Trois hommes d’armes s’avancèrent pour exécuter l’ordre.

— Mon seigneur, pitié ! s’écria le fou. C’était pour bouffonner, et la tempête de neige souffle dehors. Morbleu, je vous demande l’hospitalité !

— Peuh ! c’est là un concept des Highlands qui n’a point de sens pour moi, grogna le seigneur. Avant de parler en mal des hommes avantagés des pouvoirs de l’emprisonnement et de la potence, tu devrais apprendre à enrober tes paroles à tout le moins d’une mince couche d’esprit. Je fais preuve de pitié envers toi. Nous verrons si Dieu pense que tu mérites plus de Sa part. Chassez-le de ma vue, les garçons !

Deux des trois hommes d’armes s’emparèrent du fou, le tenant chacun par un bras. Ils le poussèrent sur la longueur de la salle, puis en bas d’une marche et sur un palier de l’escalier en colimaçon ménagé dans l’épaisseur du mur. Tirant la grande porte ouverte, ils l’obligèrent à sortir dehors, où la neige dense qui tombait recouvrait à présent les marches extérieures et la cour.

Pendant qu’ils l’escortaient en traversant la cour en diagonale vers la porte principale, ses pieds firent crisser le gravier sous la couverture neigeuse.

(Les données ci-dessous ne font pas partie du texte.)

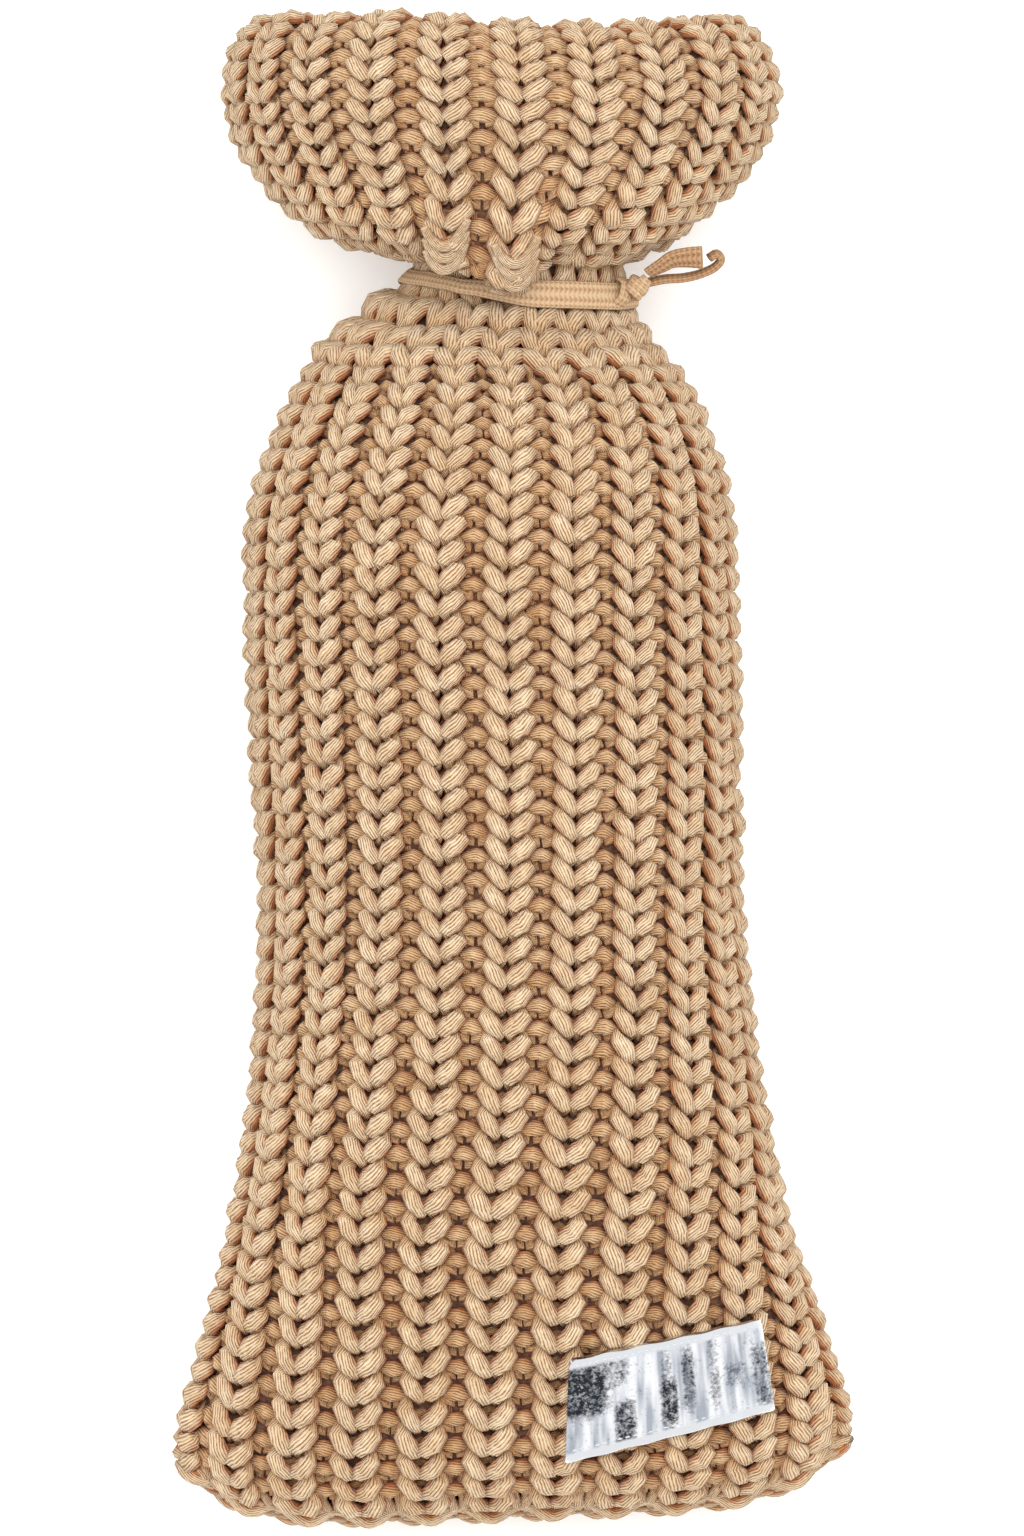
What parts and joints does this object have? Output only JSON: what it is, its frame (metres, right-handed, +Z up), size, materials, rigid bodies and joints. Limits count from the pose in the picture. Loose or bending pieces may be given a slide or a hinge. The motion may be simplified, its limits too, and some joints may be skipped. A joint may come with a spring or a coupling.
{
  "type": "hot water bottle cover",
  "caption": "Chunky rib-knit tube cover, closed and flared at the base, tied in at the neck with a tape, with a puffed turned-in collar and a bare silver label.",
  "frame": {"origin": "middle of the bounding box, on the surface that the back of the cover lies on", "axes": "+Y runs along the cover from the sewn base to the collar, +Z up through the front, +X to the right seen from above"},
  "size_m": [0.1482, 0.3324, 0.101],
  "materials": {
    "cotton_rib_knit": "matte chunky cotton rib knit, sand",
    "knitted_tape": "matte knitted cotton tape, sand",
    "silver_leather": "crinkled silver foil on leather"
  },
  "bodies": {
    "root": {"knit_cover": "cotton_rib_knit", "neck_tape": "knitted_tape", "tape_knot": "knitted_tape", "tape_end_upper": "knitted_tape", "tape_end_lower": "knitted_tape", "label": "silver_leather"}
  },
  "joints": []
}
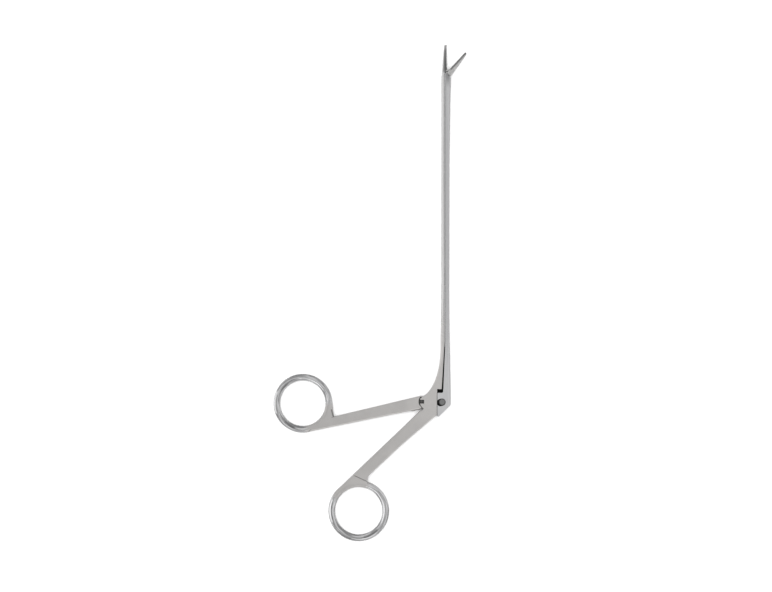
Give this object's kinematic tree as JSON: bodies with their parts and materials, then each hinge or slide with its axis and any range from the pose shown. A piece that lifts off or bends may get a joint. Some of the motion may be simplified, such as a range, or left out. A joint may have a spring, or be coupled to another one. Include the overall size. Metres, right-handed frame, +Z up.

Le troisième homme d’armes fit signe au garde d’entrée et la porte s’ouvrit lentement, traçant des sillons dans la neige sur son passage. L’escorte du fou le traîna à l’extérieur jusqu’à la passerelle en bois qui, selon son vague souvenir, menait au quai d’une rivière en avant et, à l’est, vers un village voisin. Juste devant la porte, ils lui donnèrent une poussée.

Il trébucha, glissa, puis s’écrasa sur le trottoir, où ils l’abandonnèrent.

Il entendit la porte se refermer, mais la neige tourbillonnait si fortement autour de lui qu’il ne pouvait pas voir le mur du château ou les bords de la passerelle.

Il ne pouvait rien voir, nulle part, sauf la neige tournoyant lourdement.

La peur s’installa alors lentement et le saisit à la gorge.